As famílias em suas respectivas salas, em seus respectivos sofás, diante de seus respectivos aparelhos de televisão, não comentando. Filhas únicas. Tomando todo o cuidado do mundo para não comentar.
Não.
Não as famílias. A família de Cecília, apenas. Porque a família de Augusta: ela e a mãe, e só. A mãe, mesmo não comentando, jamais as censurou. Um outro tipo de silêncio. Um silêncio que não machucava, diferente do silêncio dos pais de Cecília. O silêncio confortável de sua mãe contraposto ao silêncio áspero, pontiagudo, dos pais de Cecília.
Completaram 18 e foram morar juntas. Não têm casos, não ficam, não. Casadas, sim. Uma relação aberta, mas Cecília advertia:
“Com quem você quiser, menos com homens, por favor.”
Sem problemas. Nunca teve mesmo (muito) interesse. Ou curiosidade. Tão amigas. Até que a morte as separe. Quase vinte anos sob o mesmo teto, dos 18 aos 36, e, antes, quando eles não comentavam, dois anos de educação lesboafetiva. Até que.
Ora, não era para sempre? Como você pôde?
Cecília naquele quarto, naquela cama. Martirizada, feito o quê? Uma santa. Dizendo pouco antes de:
“Acontece com todo mundo.”
E aconteceu com ela, Cecília.
“O tempo todo.”
Nosso primeiro beijo, pensa: Foi bom.
Nosso último beijo, pensa: Foi só meu.
O primeiro beijo foi na pré-escola, as tias assustadas, irritadas, não sabendo o que fazer. Dizendo:
“Não pode, não. Vocês duas, menininhas. Não pode beijar na boca, não. Ouviram? Não pode, viu? É feio.”
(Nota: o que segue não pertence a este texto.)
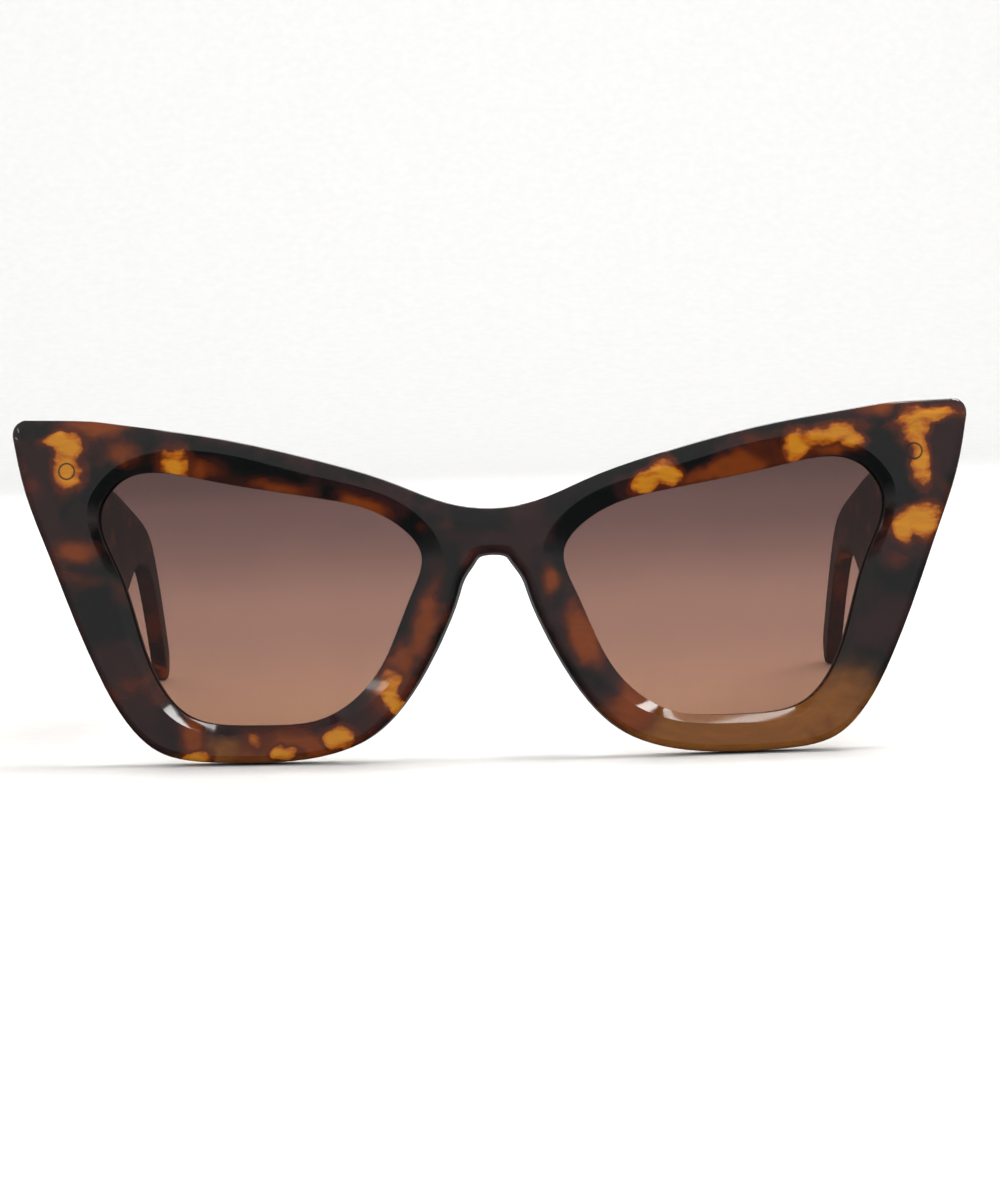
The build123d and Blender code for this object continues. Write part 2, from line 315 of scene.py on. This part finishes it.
# A patch is its middle, its half sizes in millimetres and its turn about Y in degrees.
THROUGH = 14.0  # half size that takes a patch through the front's or a temple's thickness
PEG_RADIUS = 1.2
front_amber = [
    (on_peg(-1, 0.0, 0.2), (2.4, THROUGH, 3.6), 0),
    (on_peg(-1, -0.2, 3.4), (2.4, THROUGH, 2.4), 0),
    (on_peg(-1, 1.6, 4.4), (2.8, THROUGH, 1.2), 10),
    (on_peg(1, 0.2, 3.6), (2.6, THROUGH, 3.4), 0),
    (on_peg(1, 2.2, 5.0), (5.2, THROUGH, 1.4), 8),
    (on_peg(1, 0.9, -0.6), (1.7, THROUGH, 4.6), 12),
    (at(65.0, 8.8), (4.2, THROUGH, 2.1), 20),
    (at(66.6, 7.7), (2.3, THROUGH, 2.3), 0),
    (at(63.2, 7.4), (2.0, THROUGH, 2.4), 0),
    (at(-48.6, 19.4), (2.6, THROUGH, 3.0), 0),
    (at(47.2, 19.6), (2.4, THROUGH, 2.8), 0),
    (at(52.2, 21.6), (5.6, THROUGH, 1.7), 14),
    (at(55.9, 20.8), (2.8, THROUGH, 1.8), -30),
    (at(24.0, 14.6), (2.6, THROUGH, 1.9), 20),
    (at(27.0, 16.2), (2.0, THROUGH, 2.6), 0),
    (at(-15.9, -17.6), (1.5, THROUGH, 4.0), 36),
    (at(-24.4, -22.3), (2.1, THROUGH, 1.9), 0),
    (at(-32.2, -25.2), (2.8, THROUGH, 1.5), 0),
    (at(-46.5, -25.6), (2.8, THROUGH, 1.4), 0),
]
front_brown = [
    (at(-61.5, 25.4), (9.0, THROUGH, 2.6), -3),
    (at(61.9, 26.4), (6.4, THROUGH, 2.2), 6),
    (at(-56.4, 20.9), (5.0, THROUGH, 3.2), 0),
    (at(-46.0, 18.6), (11.0, THROUGH, 3.0), -11),
    (at(-34.0, 15.6), (9.0, THROUGH, 2.6), -13),
    (at(-20.5, 12.6), (6.0, THROUGH, 2.4), -20),
    (at(38.0, 17.0), (14.0, THROUGH, 2.6), 11),
    (at(52.0, 19.6), (8.0, THROUGH, 2.8), 8),
    # The next two patches, on the left nose bevel, are partly the plastic's red-brown and partly a painted
    # glow of light caught by the bevel.
    (at(-10.4, -3.4), (3.6, THROUGH, 12.0), -12),
    (at(-15.0, -13.0), (3.4, THROUGH, 9.0), -28),
    (at(-46.8, -22.4), (3.0, THROUGH, 4.8), 0),
    (at(-30.0, -24.0), (12.0, THROUGH, 3.6), 4),
    (at(8.8, 0.2), (2.0, THROUGH, 3.2), 0),
    (at(13.6, -8.8), (3.0, THROUGH, 6.0), 20),
    (at(-64.5, 6.9), (4.8, THROUGH, 2.8), 0),
    (at(21.0, -19.5), (5.0, THROUGH, 5.0), 0),
]
front_wash = [
    (at(32.0, -25.0), (20.0, THROUGH, 9.0), -6),
    (at(46.0, -23.0), (16.0, THROUGH, 12.0), 18),
    (at(-34.0, -26.5), (17.0, THROUGH, 4.0), 0),
]

front_scatter = {
    "clouds": [(0.44, CHARCOAL), (0.54, PURPLE_BROWN), (0.64, PURPLE_BROWN), (0.74, RED_BROWN)],
    "stretch": (0.8, 1.0, 1.0), "scale": 0.12, "level": 0.74,
}
shell = tortoiseshell(
    "tortoiseshell_front", front_amber, front_brown, front_scatter,
    wash=front_wash, ring=((peg_x, 0.0, peg_z), PEG_RADIUS),
)

# ---------------------------------------------------------------- patches of the temples

hinge = next(joint for joint in frame["record"]["behaviour"]["joints"] if joint["name"] == "right_hinge")
hinge_place = Vector(hinge["pos_m"]) / MM
up_way = Vector(hinge["axis"])
back_way = up_way.cross(Vector((1, 0, 0)))


def along(side, back, up):
    """A place in a temple: millimetres behind the hinge pin, and above the middle of the hinge."""
    place = hinge_place + back_way * back + up_way * up
    return (side * place.x, place.y, place.z)


temple_scatter = {
    "clouds": [(0.40, SMOKE), (0.50, MAUVE_BROWN), (0.60, WARM_BROWN), (0.72, RED_BROWN)],
    "stretch": (1.0, 0.55, 1.25), "scale": 0.13, "level": 0.605,
}
left_amber = [
    (along(-1, 12.0, -7.6), (THROUGH, 7.0, 2.2), 0),
    (along(-1, 19.5, -7.4), (THROUGH, 4.4, 2.0), 0),
    (along(-1, 25.0, -5.6), (THROUGH, 4.6, 1.8), 0),
    (along(-1, 30.5, -3.8), (THROUGH, 4.6, 1.5), 0),
    (along(-1, 43.0, 4.4), (THROUGH, 2.8, 1.7), 0),
    (along(-1, 50.5, 3.2), (THROUGH, 4.0, 1.5), 0),
    (along(-1, 57.0, 0.0), (THROUGH, 3.0, 1.3), 0),
    (along(-1, 68.0, 1.6), (THROUGH, 4.4, 1.9), 0),
    (along(-1, 90.0, -3.0), (THROUGH, 4.6, 1.6), 0),
]
left_brown = [
    (along(-1, 16.0, -6.0), (THROUGH, 20.0, 6.0), 0),
    (along(-1, 55.0, 1.0), (THROUGH, 24.0, 6.0), 0),
    (along(-1, 112.0, -18.0), (THROUGH, 16.0, 10.0), 0),
]
right_amber = [
    (along(1, 22.0, 1.0), (THROUGH, 5.0, 1.8), 0),
    (along(1, 34.0, -8.0), (THROUGH, 5.0, 1.6), 0),
    (along(1, 58.0, 2.4), (THROUGH, 5.0, 1.8), 0),
    (along(1, 66.0, 0.4), (THROUGH, 3.6, 1.5), 0),
    (along(1, 96.0, -6.0), (THROUGH, 4.4, 1.8), 0),
]
right_brown = [
    (along(1, 22.0, -2.0), (THROUGH, 22.0, 7.0), 0),
    (along(1, 64.0, 0.0), (THROUGH, 18.0, 6.0), 0),
    (along(1, 104.0, -12.0), (THROUGH, 16.0, 10.0), 0),
]
left_shell = tortoiseshell("tortoiseshell_left_temple", left_amber, left_brown, temple_scatter)
right_shell = tortoiseshell("tortoiseshell_right_temple", right_amber, right_brown, temple_scatter)
lens = tinted_lens("gradient_tint", lens_low.z, lens_high.z)
leaf_metal = steel("hinge_steel", (0.62, 0.58, 0.52), 1.4, 0.16, 0.34)
screw_metal = steel("screw_steel", (0.72, 0.70, 0.67), 2.2, 0.10, 0.26)

looks = {
    "front_frame": shell,
    "hinge_peg": shell,
    "temple_left": left_shell,
    "temple_right": right_shell,
    "lens": lens,
    "front_hinge_leaf": leaf_metal,
    "temple_hinge_leaf": leaf_metal,
    "hinge_screw": screw_metal,
}
for name, piece in nodes.items():
    look = next(material for start, material in looks.items() if name.startswith(start))
    for slot in piece.material_slots:
        slot.material = look

# ---------------------------------------------------------------- floor, light and camera

BEND_STEPS = 16


def sweep():
    """A pale floor that curves up into a backdrop."""
    near, far, rise, bend, half = -7.0, 1.1, 2.2, 0.7, 5.0
    profile = [(near, 0.0), (far, 0.0)]
    for step in range(1, BEND_STEPS + 1):
        turn = math.radians(90 * step / BEND_STEPS)
        profile.append((far + bend * math.sin(turn), bend * (1 - math.cos(turn))))
    profile.append((far + bend, rise))
    corners = [(x, y, z) for y, z in profile for x in (-half, half)]
    faces = [(i, i + 1, i + 3, i + 2) for i in range(0, len(corners) - 2, 2)]
    mesh = bpy.data.meshes.new("floor")
    mesh.from_pydata(corners, [], faces)
    mesh.shade_smooth()
    floor = bpy.data.objects.new("floor", mesh)
    bpy.context.scene.collection.objects.link(floor)
    material, t, output = new_material("paper")
    place = t.node("ShaderNodeTexCoord").outputs["Object"]
    fibre = t.noise(place, 180.0, detail=4.0)
    shader = t.node("ShaderNodeBsdfPrincipled")
    t.put(shader.inputs["Base Color"], t.ramp(fibre, [(0.3, 0.72), (0.7, 0.75)]))
    shader.inputs["Roughness"].default_value = 0.8
    shader.inputs["Specular IOR Level"].default_value = 0.2
    t.put(output.inputs["Surface"], shader.outputs[0])
    mesh.materials.append(material)
    floor.visible_glossy = False


def softbox(name, place, aim, width, height, power, colour=(1, 1, 1), mirrored=True):
    """An area light, facing down if it has no aim. One that isn't mirrored doesn't show in the gloss."""
    lamp = bpy.data.lights.new(name, "AREA")
    lamp.shape = "RECTANGLE"
    lamp.size = width
    lamp.size_y = height
    lamp.energy = power
    lamp.color = colour
    holder = bpy.data.objects.new(name, lamp)
    holder.location = place
    if aim is not None:
        holder.rotation_mode = "QUATERNION"
        holder.rotation_quaternion = (Vector(aim) - Vector(place)).to_track_quat("-Z", "Y")
    holder.visible_glossy = mirrored
    bpy.context.scene.collection.objects.link(holder)


sweep()
heart = Vector((0, (front_low.y + front_high.y) / 2, (front_low.z + front_high.z) / 2))
softbox("fill_top", (0, 0.2, 2.4), None, 2.4, 2.4, 9.0, mirrored=False)
softbox("fill_wall", (0, 0.9, 1.2), (0, 1.7, 0.1), 3.0, 0.8, 17.5, mirrored=False)
softbox("fill_front", (0.2, -1.6, 0.9), heart, 1.6, 1.0, 16.0, mirrored=False)
softbox("softbox_right", (0.22, 0.02, 0.62), None, 0.56, 0.24, 4.4, (1.0, 0.98, 0.95))
softbox("softbox_rear", (-0.25, 0.72, 0.45), heart, 0.80, 0.25, 3.4, (1.0, 0.95, 0.88))
softbox("softbox_left", (-0.75, -0.35, 0.55), heart, 0.05, 0.5, 0.25, (1.0, 0.97, 0.93))

world = bpy.data.worlds.new("studio")
world.use_nodes = True
room = Tree(world.node_tree)
upward = room.node("ShaderNodeSeparateXYZ")
room.put(upward.inputs[0], room.node("ShaderNodeTexCoord").outputs["Generated"])
height = room.math("MULTIPLY_ADD", upward.outputs["Z"], 0.5, 0.5)
glow = room.ramp(height, [(0.30, 0.012), (0.47, 0.20), (0.56, (0.36, 0.355, 0.347))])
background = world.node_tree.nodes["Background"]
room.put(background.inputs["Color"], glow)
background.inputs["Strength"].default_value = 1.0
bpy.context.scene.world = world
bpy.context.scene.view_settings.view_transform = "Standard"

IMAGE = (1000, 1200)
SENSOR = 36
DISTANCE = 0.50
ELEVATION = math.radians(4.5)
ROLL = math.radians(1.4)
SHARE_OF_WIDTH = 0.953  # of the picture that the front takes up
OFF_CENTRE = (-0.0055, 0.0145)  # where the front's middle is, as shares of the picture's height

width = front_high.x - front_low.x
shown_height = width / SHARE_OF_WIDTH * IMAGE[1] / IMAGE[0]
back = Vector((0, -math.cos(ELEVATION), math.sin(ELEVATION)))
turned = (-back).to_track_quat("-Z", "Y") @ Quaternion((0, 0, 1), -ROLL)
aim = heart - turned @ Vector((OFF_CENTRE[0] * shown_height, OFF_CENTRE[1] * shown_height, 0))
eye = bpy.data.cameras.new("camera")
eye.sensor_width = SENSOR
eye.lens = SENSOR * DISTANCE / shown_height
eye.clip_start = 0.01
camera = bpy.data.objects.new("camera", eye)
camera.rotation_mode = "QUATERNION"
camera.rotation_quaternion = turned
camera.location = aim + back * DISTANCE
bpy.context.scene.collection.objects.link(camera)
bpy.context.scene.camera = camera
Ela e Cecília, de mãos dadas:
“Sim, entendemos.”
O primeiro beijo, mas e o último?
O último, ela pensa: O último foi só meu.
Aquele barulho estranho, o traço no monitor e o médico entrando esbaforido e fazendo o possível, estão sempre fazendo o possível, e dizendo em seguida:
“Fizemos o possível. Sinto muito.”
Ela então se abaixou e colou os seus lábios nos de Cecília:
“Adeus, mulher.”
Acontece com todo mundo. O tempo todo. Mesmo quando fazem o possível. Mesmo com todos eles fazendo o possível, acontece.